_SET TASK_:
Can you write out all of the material below, word for word?

======== INFORMATION SUPPLIED ========

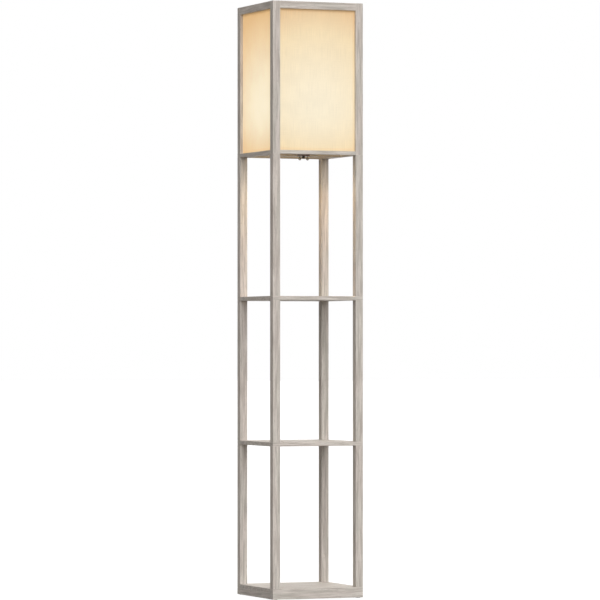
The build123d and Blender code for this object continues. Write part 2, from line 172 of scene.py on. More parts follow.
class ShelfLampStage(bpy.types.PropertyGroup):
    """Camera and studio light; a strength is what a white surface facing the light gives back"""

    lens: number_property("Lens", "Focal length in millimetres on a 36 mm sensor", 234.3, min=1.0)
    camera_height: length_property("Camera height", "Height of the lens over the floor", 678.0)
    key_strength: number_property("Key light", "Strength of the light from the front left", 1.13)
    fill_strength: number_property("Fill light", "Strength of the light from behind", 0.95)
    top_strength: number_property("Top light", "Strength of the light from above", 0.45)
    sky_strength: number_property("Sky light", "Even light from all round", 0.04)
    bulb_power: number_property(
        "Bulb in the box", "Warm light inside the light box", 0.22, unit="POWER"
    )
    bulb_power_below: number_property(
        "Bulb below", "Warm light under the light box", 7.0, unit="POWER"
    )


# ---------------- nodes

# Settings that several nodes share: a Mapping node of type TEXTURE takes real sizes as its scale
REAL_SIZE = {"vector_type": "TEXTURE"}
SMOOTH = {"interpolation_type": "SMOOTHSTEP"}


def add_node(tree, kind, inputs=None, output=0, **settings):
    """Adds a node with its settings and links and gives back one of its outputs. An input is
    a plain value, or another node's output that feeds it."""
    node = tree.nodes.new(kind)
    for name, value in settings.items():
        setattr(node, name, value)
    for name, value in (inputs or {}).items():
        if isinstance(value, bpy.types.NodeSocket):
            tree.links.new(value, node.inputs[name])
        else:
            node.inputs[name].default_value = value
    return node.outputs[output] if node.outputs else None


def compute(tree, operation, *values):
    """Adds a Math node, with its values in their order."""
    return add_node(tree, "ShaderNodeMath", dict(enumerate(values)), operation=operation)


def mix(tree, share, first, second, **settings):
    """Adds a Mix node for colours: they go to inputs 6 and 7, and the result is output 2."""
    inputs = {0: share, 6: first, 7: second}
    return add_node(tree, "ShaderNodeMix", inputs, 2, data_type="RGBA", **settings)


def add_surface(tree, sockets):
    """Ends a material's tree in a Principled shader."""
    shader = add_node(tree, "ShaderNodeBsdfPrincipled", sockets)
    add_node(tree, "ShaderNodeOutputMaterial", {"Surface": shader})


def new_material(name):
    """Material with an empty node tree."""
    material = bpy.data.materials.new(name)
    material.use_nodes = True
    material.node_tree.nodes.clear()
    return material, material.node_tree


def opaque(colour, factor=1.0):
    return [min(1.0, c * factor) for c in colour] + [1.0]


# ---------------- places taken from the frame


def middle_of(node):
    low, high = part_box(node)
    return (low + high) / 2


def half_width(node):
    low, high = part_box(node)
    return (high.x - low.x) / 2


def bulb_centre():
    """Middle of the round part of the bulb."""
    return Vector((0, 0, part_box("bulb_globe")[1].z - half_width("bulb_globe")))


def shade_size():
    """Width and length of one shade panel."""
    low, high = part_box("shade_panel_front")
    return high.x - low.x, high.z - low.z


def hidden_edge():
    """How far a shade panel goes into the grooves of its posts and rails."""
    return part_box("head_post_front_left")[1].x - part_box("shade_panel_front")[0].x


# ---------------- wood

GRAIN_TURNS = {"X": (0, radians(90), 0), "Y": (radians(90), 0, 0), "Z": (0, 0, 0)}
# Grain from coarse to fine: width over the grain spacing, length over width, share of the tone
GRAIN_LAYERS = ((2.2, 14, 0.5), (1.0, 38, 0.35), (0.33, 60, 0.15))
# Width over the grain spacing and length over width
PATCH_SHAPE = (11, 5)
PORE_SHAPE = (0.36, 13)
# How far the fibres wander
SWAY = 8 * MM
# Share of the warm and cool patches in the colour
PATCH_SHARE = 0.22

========

_ANSWER TO THE PROBLEM_:
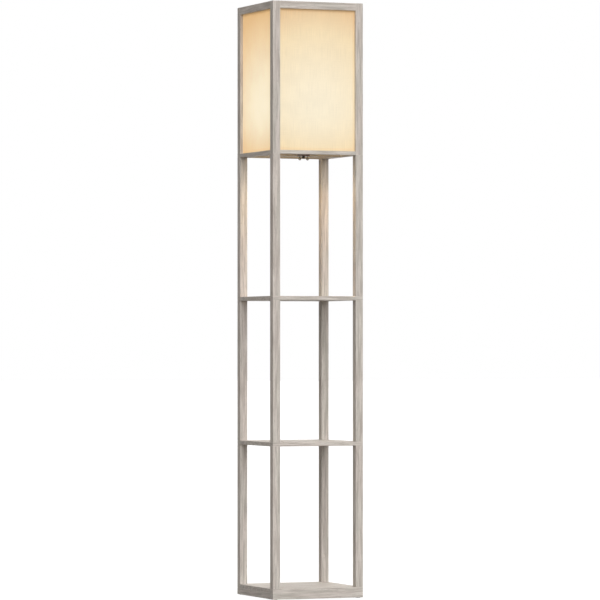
The build123d and Blender code for this object continues. Write part 2, from line 172 of scene.py on. More parts follow.
class ShelfLampStage(bpy.types.PropertyGroup):
    """Camera and studio light; a strength is what a white surface facing the light gives back"""

    lens: number_property("Lens", "Focal length in millimetres on a 36 mm sensor", 234.3, min=1.0)
    camera_height: length_property("Camera height", "Height of the lens over the floor", 678.0)
    key_strength: number_property("Key light", "Strength of the light from the front left", 1.13)
    fill_strength: number_property("Fill light", "Strength of the light from behind", 0.95)
    top_strength: number_property("Top light", "Strength of the light from above", 0.45)
    sky_strength: number_property("Sky light", "Even light from all round", 0.04)
    bulb_power: number_property(
        "Bulb in the box", "Warm light inside the light box", 0.22, unit="POWER"
    )
    bulb_power_below: number_property(
        "Bulb below", "Warm light under the light box", 7.0, unit="POWER"
    )


# ---------------- nodes

# Settings that several nodes share: a Mapping node of type TEXTURE takes real sizes as its scale
REAL_SIZE = {"vector_type": "TEXTURE"}
SMOOTH = {"interpolation_type": "SMOOTHSTEP"}


def add_node(tree, kind, inputs=None, output=0, **settings):
    """Adds a node with its settings and links and gives back one of its outputs. An input is
    a plain value, or another node's output that feeds it."""
    node = tree.nodes.new(kind)
    for name, value in settings.items():
        setattr(node, name, value)
    for name, value in (inputs or {}).items():
        if isinstance(value, bpy.types.NodeSocket):
            tree.links.new(value, node.inputs[name])
        else:
            node.inputs[name].default_value = value
    return node.outputs[output] if node.outputs else None


def compute(tree, operation, *values):
    """Adds a Math node, with its values in their order."""
    return add_node(tree, "ShaderNodeMath", dict(enumerate(values)), operation=operation)


def mix(tree, share, first, second, **settings):
    """Adds a Mix node for colours: they go to inputs 6 and 7, and the result is output 2."""
    inputs = {0: share, 6: first, 7: second}
    return add_node(tree, "ShaderNodeMix", inputs, 2, data_type="RGBA", **settings)


def add_surface(tree, sockets):
    """Ends a material's tree in a Principled shader."""
    shader = add_node(tree, "ShaderNodeBsdfPrincipled", sockets)
    add_node(tree, "ShaderNodeOutputMaterial", {"Surface": shader})


def new_material(name):
    """Material with an empty node tree."""
    material = bpy.data.materials.new(name)
    material.use_nodes = True
    material.node_tree.nodes.clear()
    return material, material.node_tree


def opaque(colour, factor=1.0):
    return [min(1.0, c * factor) for c in colour] + [1.0]


# ---------------- places taken from the frame


def middle_of(node):
    low, high = part_box(node)
    return (low + high) / 2


def half_width(node):
    low, high = part_box(node)
    return (high.x - low.x) / 2


def bulb_centre():
    """Middle of the round part of the bulb."""
    return Vector((0, 0, part_box("bulb_globe")[1].z - half_width("bulb_globe")))


def shade_size():
    """Width and length of one shade panel."""
    low, high = part_box("shade_panel_front")
    return high.x - low.x, high.z - low.z


def hidden_edge():
    """How far a shade panel goes into the grooves of its posts and rails."""
    return part_box("head_post_front_left")[1].x - part_box("shade_panel_front")[0].x


# ---------------- wood

GRAIN_TURNS = {"X": (0, radians(90), 0), "Y": (radians(90), 0, 0), "Z": (0, 0, 0)}
# Grain from coarse to fine: width over the grain spacing, length over width, share of the tone
GRAIN_LAYERS = ((2.2, 14, 0.5), (1.0, 38, 0.35), (0.33, 60, 0.15))
# Width over the grain spacing and length over width
PATCH_SHAPE = (11, 5)
PORE_SHAPE = (0.36, 13)
# How far the fibres wander
SWAY = 8 * MM
# Share of the warm and cool patches in the colour
PATCH_SHARE = 0.22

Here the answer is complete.